In an interview last year on the 60th anniversary of the battle, Foulke recalled the moment.

"I was standing there looking up when that flag went up and tears ran down my face. I was just so happy to see that flag that I knew they were not going to push us off or do away with us. I felt so happy."

At the request of commanders, a larger flag from one of the ships was hoisted later, captured in an image made famous by Pulitzer Prize-winning photographer Joe Rosenthal. Only three of the six men in that iconic photo survived Iwo Jima, and their lives as heroes whom the government used to promote war bonds are portrayed in the movie.

Potter recalled that some of the deadliest days followed the flag raisings. He was among the 19,000 U.S. military personnel who were wounded in the fight, but he and Foulke said they always thought they'd survive.

"I never felt I was going to be one of the victims," Potter said.

That wasn't the case for one of his buddies, Dean Thompson of Wisconsin, who took a bullet in the shoulder about two weeks before the battle ended, on March 26, 1945.

"I said, 'Where are you hit?' He said, 'In the heart,'" Potter recalled. But Potter saw only a shoulder wound and told Thompson he would be alright.

"The corpsman came over and a few minutes later he was dead," Potter said, describing how the bullet had, in fact, lodged in Thompson's heart.

Having lost his own backpack on the mountain, Potter used Thompson's for the remainder of the battle and took it back to the United States.
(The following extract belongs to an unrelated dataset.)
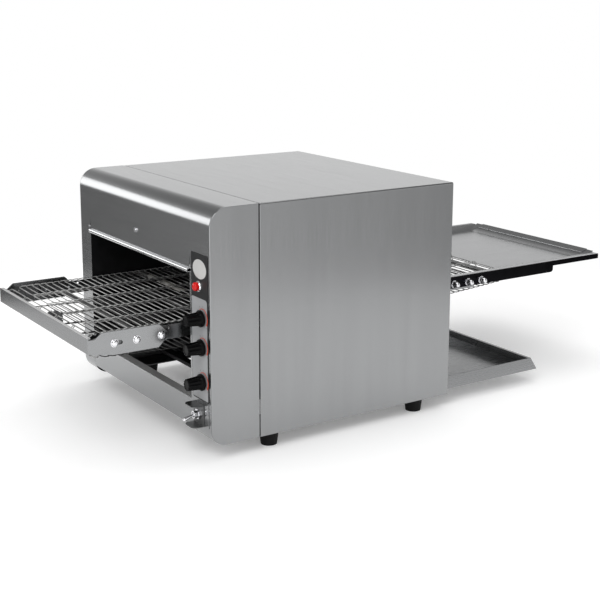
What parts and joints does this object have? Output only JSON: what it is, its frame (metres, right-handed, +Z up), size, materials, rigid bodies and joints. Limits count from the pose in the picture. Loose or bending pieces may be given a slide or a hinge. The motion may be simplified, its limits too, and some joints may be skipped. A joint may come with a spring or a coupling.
{
  "type": "conveyor toaster",
  "caption": "Counter-top conveyor toaster: a wire belt runs from a front loading table through a heated casing to an exit shelf, with knobs, toggle switch and crumb tray.",
  "frame": {"origin": "centre of the whole part's box at the feet's underside", "axes": "+X to the right as the user faces the controls, +Y from the loading table to the exit shelf, +Z up"},
  "size_m": [0.47, 1.056, 0.39],
  "materials": {
    "steel": "brushed along the width",
    "steel_dark": "brushed, in shade",
    "bright": "smooth",
    "wire": "drawn wire",
    "chamber": "heat darkened",
    "dark_steel": "plain",
    "chrome": "polished",
    "brass": "sintered bronze",
    "label": "satin film",
    "black": "moulded",
    "rubber": "moulded",
    "lamp": "red lens",
    "quartz": "clear tube",
    "ceramic": "unglazed",
    "motor": "satin"
  },
  "bodies": {
    "toaster": {"front_panel": "steel", "end_plates": "steel", "casing_cover": "steel", "rear_panel": "steel", "cable_gland": "black", "crossbar": "steel", "base_runners": "steel_dark", "feet": "rubber", "chamber_walls": "chamber", "upper_reflector": "chamber", "lower_grille": "chamber", "hood_lip": "bright", "hood_fasteners": "bright", "control_label": "label", "lamp_bezel": "chrome", "pilot_lamp": "lamp", "upper_heat_switch": "black", "lower_heat_switch": "black", "speed_regulator": "black", "switch_plate": "steel", "switch_guard": "steel_dark", "toggle_bushing": "chrome", "side_rails": "steel", "rail_brackets": "steel_dark", "support_rods": "wire", "support_bars": "wire", "arm_spacers": "bright", "front_bracket": "bright", "rear_arms": "dark_steel", "exit_shelf": "bright", "bracket_screws": "bright", "rear_blocks": "dark_steel", "drive_bushes": "brass", "drive_chain": "dark_steel", "gear_motor": "motor", "fan_frame": "black", "heater_tubes": "quartz", "heater_caps": "ceramic", "belt_upper_run": "wire", "belt_lower_run": "wire", "belt_end_turns": "wire"},
    "upper_heat": {"upper_heat_knob": "black", "upper_heat_spindle": "bright"},
    "lower_heat": {"lower_heat_knob": "black", "lower_heat_spindle": "bright"},
    "speed": {"speed_knob": "black", "speed_spindle": "bright"},
    "lever": {"toggle_lever": "chrome"},
    "takeup": {"takeup_blocks": "dark_steel", "takeup_screws": "bright"},
    "front_roll": {"front_shaft": "bright", "front_sprockets": "dark_steel"},
    "rear_roll": {"rear_shaft": "bright", "rear_rollers": "dark_steel"},
    "drive_roll": {"drive_shaft": "bright", "drive_sprockets": "dark_steel", "chain_wheel": "dark_steel"},
    "motor_output": {"motor_shaft": "bright"},
    "fan": {"fan_rotor": "black"},
    "tray": {"crumb_tray": "steel"}
  },
  "joints": [
    {"name": "upper_heat_turn", "type": "hinge", "parent": "toaster", "child": "upper_heat", "pos_m": [0.212, -0.362, 0.221], "axis": [0, 1, 0], "range_deg": [0, 270]},
    {"name": "lower_heat_turn", "type": "hinge", "parent": "toaster", "child": "lower_heat", "pos_m": [0.212, -0.362, 0.176], "axis": [0, 1, 0], "range_deg": [0, 270]},
    {"name": "speed_turn", "type": "hinge", "parent": "toaster", "child": "speed", "pos_m": [0.212, -0.362, 0.122], "axis": [0, 1, 0], "range_deg": [0, 270]},
    {"name": "lever_throw", "type": "hinge", "parent": "toaster", "child": "lever", "pos_m": [0.198, -0.3705, 0.068], "axis": [-1, 0, 0], "range_deg": [0, 30]},
    {"name": "takeup_slide", "type": "slide", "parent": "toaster", "child": "takeup", "axis": [0, 1, 0], "range_m": [0, 0.01]},
    {"name": "front_roll_spin", "type": "hinge", "parent": "takeup", "child": "front_roll", "pos_m": [-0.0165, -0.506, 0.187], "axis": [1, 0, 0], "continuous": true},
    {"name": "rear_roll_spin", "type": "hinge", "parent": "toaster", "child": "rear_roll", "pos_m": [-0.0165, 0.278, 0.193], "axis": [1, 0, 0], "continuous": true},
    {"name": "drive_roll_spin", "type": "hinge", "parent": "toaster", "child": "drive_roll", "pos_m": [-0.0165, 0.038, 0.153], "axis": [1, 0, 0], "continuous": true},
    {"name": "motor_output_spin", "type": "hinge", "parent": "toaster", "child": "motor_output", "pos_m": [0.184, -0.034, 0.102], "axis": [1, 0, 0], "continuous": true},
    {"name": "fan_spin", "type": "hinge", "parent": "toaster", "child": "fan", "pos_m": [0.2035, 0.088, 0.324], "axis": [0, 1, 0], "continuous": true},
    {"name": "tray_slide", "type": "slide", "parent": "toaster", "child": "tray", "axis": [0, 1, 0], "range_m": [0, 0.2]}
  ],
  "couplings": [
    {"joint": "front_roll_spin", "follows": "drive_roll_spin", "ratio": -1},
    {"joint": "rear_roll_spin", "follows": "drive_roll_spin", "ratio": -1.5454},
    {"joint": "motor_output_spin", "follows": "drive_roll_spin", "ratio": 1.5}
  ]
}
About 15 years ago while traveling to Michigan, Potter stopped in Wisconsin and gave the backpack to Thompson's family. "It was just almost unbelievable for them," he said, describing how the pack was still in good shape, complete with Thompson's name stenciled in black paint.

Potter and Foulke are among only a few Marines living in Las Vegas who survived Iwo Jima. One of their comrades, Joe "Shotgun" Shields, died Jan. 29 at age 80.

A fourth Las Vegas Marine from World War II, 83-year-old Larry Odell, did not attend the movie preview because he's looking forward to watching the film with his daughter after it opens in theaters Friday.

Odell arrived on Iwo Jima a couple of days into the fighting as a member of an artillery unit known as "the Forgotten Battalion."

"I had quite a scare there. They shot a mortar over my head, and it threw coral in my eyes. I thought I was blind. It was weeks before I could see good. It finally worked itself out," he said in an interview last year.

On Wednesday, Odell remembered how difficult it was to fight the Japanese. "It was really bad. When we got a lull in the action, all we would see was dead Marines because the Japanese were all underground," he said. "It was scary. We wondered if we were winning."

Odell, armed with a bolt-action M-1 rifle, was at a lower elevation during the flag raisings. "After I saw the flag, I said, 'This looks pretty good for us now,'" he said.

Odell said he enjoyed reading the book "Flags of Our Fathers," by James Bradley and Ron Powers, on which the R-rated movie is based.

"They say the real heroes are still over there, the ones that didn't make it back."